Select the lines below containing the word "model".

_ _ _ _ _ _ _

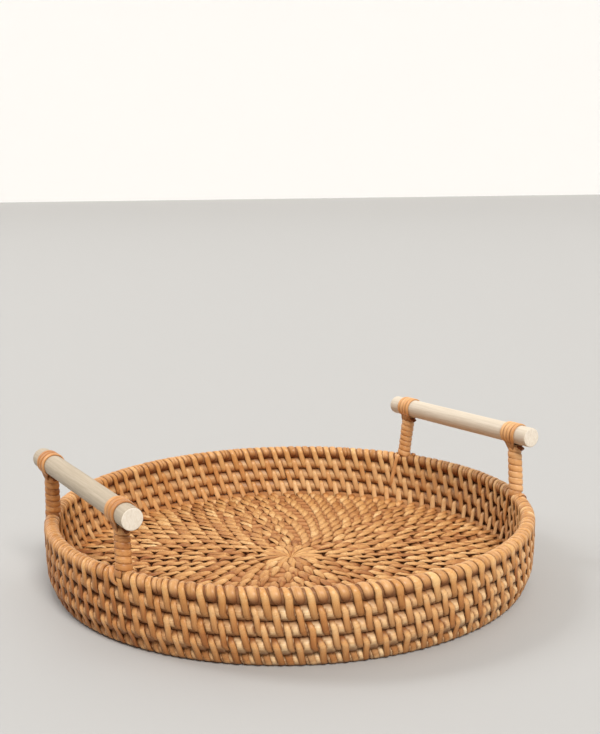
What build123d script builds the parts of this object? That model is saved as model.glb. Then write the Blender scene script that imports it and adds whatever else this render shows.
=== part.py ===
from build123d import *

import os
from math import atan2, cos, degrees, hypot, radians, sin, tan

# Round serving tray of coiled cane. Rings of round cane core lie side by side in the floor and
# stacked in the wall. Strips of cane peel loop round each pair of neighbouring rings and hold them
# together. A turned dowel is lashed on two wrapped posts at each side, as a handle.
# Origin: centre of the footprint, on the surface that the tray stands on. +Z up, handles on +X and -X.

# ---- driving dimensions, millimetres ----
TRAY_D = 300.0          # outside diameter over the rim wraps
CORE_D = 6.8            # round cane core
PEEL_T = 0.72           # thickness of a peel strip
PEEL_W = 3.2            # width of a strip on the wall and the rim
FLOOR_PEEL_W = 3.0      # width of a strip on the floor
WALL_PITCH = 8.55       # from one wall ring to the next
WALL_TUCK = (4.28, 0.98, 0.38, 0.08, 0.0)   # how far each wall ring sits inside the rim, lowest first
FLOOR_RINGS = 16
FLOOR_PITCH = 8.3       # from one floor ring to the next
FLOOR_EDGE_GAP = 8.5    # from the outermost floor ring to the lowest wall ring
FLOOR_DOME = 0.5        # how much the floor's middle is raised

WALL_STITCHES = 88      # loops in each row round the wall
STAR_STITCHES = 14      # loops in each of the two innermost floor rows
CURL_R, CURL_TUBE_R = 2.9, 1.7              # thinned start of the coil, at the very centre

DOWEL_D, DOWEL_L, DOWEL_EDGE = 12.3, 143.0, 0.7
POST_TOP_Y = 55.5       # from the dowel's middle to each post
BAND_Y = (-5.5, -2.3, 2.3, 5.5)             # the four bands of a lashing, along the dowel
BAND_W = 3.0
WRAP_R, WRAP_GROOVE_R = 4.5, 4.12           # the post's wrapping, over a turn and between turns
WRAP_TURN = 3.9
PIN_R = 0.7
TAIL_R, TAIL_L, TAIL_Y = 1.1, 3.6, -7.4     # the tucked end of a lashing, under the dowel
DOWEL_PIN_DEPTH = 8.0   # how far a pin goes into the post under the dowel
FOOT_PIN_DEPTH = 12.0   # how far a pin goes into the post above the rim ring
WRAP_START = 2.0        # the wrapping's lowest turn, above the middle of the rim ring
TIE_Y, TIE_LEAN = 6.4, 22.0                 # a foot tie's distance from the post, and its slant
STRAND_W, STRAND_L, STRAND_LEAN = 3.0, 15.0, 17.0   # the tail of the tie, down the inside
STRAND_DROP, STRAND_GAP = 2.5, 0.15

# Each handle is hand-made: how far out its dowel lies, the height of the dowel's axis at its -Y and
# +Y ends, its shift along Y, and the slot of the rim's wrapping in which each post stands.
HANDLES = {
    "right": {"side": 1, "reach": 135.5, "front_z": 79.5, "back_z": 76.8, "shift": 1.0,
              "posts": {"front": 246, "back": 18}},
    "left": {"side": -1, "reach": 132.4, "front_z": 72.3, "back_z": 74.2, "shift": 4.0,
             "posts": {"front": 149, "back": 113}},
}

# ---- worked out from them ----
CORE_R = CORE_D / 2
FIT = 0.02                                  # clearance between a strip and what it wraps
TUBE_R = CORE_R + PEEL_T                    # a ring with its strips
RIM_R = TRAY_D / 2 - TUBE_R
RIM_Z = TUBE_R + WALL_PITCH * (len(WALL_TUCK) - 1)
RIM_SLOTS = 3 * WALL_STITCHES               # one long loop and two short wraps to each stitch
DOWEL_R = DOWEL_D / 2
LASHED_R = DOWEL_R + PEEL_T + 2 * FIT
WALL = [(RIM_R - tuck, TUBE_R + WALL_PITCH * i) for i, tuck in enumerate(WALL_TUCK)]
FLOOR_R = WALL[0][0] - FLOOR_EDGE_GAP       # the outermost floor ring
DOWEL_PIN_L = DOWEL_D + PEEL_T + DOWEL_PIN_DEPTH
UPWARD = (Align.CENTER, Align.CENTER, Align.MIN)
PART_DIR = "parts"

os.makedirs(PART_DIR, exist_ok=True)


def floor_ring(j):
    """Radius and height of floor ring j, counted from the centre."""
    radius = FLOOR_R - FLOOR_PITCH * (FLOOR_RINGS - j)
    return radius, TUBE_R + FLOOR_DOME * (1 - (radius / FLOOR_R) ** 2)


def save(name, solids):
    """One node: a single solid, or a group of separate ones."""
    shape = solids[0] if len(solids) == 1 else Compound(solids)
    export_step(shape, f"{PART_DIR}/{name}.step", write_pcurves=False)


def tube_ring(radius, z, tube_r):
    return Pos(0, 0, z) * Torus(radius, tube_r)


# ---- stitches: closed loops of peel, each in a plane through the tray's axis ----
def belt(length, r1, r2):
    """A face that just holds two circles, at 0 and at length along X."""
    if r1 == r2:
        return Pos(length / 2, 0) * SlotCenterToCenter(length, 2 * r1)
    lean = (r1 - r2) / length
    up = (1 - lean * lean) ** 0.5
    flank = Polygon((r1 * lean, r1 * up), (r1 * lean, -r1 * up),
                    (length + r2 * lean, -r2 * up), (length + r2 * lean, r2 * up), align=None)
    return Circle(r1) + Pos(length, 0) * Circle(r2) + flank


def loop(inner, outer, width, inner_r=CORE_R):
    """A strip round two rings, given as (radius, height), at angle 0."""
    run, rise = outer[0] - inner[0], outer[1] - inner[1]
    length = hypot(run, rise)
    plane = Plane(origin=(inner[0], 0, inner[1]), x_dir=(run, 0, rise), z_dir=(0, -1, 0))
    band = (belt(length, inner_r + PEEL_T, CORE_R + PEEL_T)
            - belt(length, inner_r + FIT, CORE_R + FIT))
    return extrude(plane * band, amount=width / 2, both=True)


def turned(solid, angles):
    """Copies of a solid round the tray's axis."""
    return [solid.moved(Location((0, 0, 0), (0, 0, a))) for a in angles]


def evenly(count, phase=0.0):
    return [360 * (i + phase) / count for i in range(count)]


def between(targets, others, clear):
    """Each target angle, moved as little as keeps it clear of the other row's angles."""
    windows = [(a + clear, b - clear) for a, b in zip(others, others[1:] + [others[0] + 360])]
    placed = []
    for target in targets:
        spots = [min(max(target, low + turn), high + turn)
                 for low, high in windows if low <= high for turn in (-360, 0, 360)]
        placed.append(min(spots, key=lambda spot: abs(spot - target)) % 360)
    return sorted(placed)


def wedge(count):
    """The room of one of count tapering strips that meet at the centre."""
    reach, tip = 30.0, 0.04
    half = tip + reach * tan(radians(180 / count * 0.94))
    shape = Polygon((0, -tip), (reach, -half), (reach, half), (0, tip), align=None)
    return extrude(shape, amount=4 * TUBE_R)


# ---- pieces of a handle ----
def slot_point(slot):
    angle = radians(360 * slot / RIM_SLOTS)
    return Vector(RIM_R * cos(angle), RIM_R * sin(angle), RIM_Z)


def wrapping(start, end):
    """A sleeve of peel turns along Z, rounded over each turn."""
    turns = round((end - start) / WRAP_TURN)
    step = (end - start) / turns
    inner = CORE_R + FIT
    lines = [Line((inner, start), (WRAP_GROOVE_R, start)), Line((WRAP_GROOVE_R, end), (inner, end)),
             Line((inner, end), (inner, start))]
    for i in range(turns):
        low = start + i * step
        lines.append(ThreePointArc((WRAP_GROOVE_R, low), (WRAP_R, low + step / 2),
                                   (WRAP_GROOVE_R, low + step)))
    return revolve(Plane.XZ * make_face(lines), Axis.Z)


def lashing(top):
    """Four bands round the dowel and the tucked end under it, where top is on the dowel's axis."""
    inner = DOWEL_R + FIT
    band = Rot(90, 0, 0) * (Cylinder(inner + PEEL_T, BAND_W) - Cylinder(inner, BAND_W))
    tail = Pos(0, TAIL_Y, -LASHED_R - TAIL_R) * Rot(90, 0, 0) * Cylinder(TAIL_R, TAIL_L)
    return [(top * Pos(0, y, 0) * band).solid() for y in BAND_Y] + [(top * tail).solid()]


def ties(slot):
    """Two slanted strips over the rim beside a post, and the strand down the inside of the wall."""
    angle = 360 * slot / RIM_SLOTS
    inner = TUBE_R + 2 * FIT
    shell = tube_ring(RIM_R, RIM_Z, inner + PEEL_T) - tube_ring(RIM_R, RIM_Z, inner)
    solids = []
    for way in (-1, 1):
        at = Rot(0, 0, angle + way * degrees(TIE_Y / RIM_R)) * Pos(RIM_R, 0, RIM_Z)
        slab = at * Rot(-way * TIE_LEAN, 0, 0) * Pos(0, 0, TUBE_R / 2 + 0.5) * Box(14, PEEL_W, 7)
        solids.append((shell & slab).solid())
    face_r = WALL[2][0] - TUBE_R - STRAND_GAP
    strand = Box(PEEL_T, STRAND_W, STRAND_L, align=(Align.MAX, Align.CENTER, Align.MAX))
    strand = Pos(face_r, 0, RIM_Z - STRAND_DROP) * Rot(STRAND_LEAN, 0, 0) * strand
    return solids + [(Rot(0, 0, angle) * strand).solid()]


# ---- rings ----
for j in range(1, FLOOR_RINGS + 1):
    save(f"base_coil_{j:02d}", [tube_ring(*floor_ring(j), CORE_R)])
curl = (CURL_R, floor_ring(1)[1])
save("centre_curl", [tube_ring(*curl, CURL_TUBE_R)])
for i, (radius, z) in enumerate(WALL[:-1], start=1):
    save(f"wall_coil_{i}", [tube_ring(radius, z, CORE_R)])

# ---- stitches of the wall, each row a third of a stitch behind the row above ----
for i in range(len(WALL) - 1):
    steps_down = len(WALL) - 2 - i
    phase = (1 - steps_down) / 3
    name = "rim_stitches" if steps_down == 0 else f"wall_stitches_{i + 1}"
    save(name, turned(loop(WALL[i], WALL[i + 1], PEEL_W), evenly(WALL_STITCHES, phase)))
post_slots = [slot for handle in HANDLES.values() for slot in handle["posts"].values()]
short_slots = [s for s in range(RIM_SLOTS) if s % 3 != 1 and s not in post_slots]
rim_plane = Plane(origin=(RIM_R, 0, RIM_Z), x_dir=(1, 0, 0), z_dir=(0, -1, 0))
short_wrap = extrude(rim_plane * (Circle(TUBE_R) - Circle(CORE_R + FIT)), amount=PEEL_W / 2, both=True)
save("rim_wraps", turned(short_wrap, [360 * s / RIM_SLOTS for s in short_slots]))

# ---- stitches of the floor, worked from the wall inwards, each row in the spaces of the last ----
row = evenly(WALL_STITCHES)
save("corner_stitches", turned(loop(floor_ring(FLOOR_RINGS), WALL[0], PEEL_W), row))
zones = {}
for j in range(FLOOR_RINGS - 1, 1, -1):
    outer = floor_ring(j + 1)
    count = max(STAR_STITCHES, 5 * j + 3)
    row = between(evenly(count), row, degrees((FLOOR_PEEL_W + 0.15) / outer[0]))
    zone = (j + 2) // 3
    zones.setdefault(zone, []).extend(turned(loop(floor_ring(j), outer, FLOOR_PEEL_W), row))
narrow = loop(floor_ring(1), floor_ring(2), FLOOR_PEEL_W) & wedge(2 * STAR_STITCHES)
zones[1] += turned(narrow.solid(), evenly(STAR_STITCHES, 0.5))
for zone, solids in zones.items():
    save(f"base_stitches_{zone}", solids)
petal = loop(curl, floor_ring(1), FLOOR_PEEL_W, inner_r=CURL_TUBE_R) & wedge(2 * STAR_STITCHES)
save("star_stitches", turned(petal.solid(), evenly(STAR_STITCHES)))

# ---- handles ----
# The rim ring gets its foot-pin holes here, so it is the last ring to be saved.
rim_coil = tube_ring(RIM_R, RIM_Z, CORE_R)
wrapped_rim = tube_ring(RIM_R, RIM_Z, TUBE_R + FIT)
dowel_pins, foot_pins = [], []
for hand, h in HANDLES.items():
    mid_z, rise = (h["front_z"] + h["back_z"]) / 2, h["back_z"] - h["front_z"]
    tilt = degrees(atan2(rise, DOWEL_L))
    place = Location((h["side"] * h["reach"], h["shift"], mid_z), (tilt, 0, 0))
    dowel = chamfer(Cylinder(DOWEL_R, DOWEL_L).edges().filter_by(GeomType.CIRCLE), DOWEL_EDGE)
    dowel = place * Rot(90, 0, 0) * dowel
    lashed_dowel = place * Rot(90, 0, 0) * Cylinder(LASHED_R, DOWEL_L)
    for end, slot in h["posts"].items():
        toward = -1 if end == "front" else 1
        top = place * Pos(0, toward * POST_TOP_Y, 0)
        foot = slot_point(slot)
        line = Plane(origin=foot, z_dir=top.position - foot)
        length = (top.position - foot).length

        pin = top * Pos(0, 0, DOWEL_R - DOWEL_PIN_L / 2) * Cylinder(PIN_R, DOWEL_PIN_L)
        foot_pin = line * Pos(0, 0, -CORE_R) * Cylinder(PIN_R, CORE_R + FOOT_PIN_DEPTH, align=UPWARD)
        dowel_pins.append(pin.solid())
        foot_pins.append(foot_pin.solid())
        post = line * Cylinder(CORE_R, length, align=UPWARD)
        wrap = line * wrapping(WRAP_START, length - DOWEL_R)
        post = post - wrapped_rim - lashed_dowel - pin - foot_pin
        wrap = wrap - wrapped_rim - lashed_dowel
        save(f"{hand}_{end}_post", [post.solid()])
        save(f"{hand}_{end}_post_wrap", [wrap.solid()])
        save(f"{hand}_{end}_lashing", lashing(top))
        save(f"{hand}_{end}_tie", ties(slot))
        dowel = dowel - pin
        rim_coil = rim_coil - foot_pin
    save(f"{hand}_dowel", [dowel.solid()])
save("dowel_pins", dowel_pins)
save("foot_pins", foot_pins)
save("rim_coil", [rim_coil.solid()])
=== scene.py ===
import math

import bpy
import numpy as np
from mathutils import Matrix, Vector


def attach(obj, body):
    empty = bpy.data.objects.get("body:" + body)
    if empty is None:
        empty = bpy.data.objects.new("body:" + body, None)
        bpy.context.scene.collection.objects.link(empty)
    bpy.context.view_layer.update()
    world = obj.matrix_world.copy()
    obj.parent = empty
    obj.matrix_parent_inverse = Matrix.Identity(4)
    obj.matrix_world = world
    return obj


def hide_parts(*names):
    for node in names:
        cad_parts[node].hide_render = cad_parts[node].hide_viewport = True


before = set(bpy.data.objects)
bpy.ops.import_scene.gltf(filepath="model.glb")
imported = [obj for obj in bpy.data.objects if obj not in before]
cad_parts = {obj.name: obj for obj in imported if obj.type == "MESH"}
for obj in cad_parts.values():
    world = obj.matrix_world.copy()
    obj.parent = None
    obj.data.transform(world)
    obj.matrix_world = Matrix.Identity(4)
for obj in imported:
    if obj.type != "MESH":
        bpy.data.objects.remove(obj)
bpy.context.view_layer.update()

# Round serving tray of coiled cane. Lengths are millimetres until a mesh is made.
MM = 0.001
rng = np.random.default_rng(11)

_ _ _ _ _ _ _

→ **TASK OUTPUT**:
What build123d script builds the parts of this object? That model is saved as model.glb. Then write the Blender scene script that imports it and adds whatever else this render shows.
bpy.ops.import_scene.gltf(filepath="model.glb")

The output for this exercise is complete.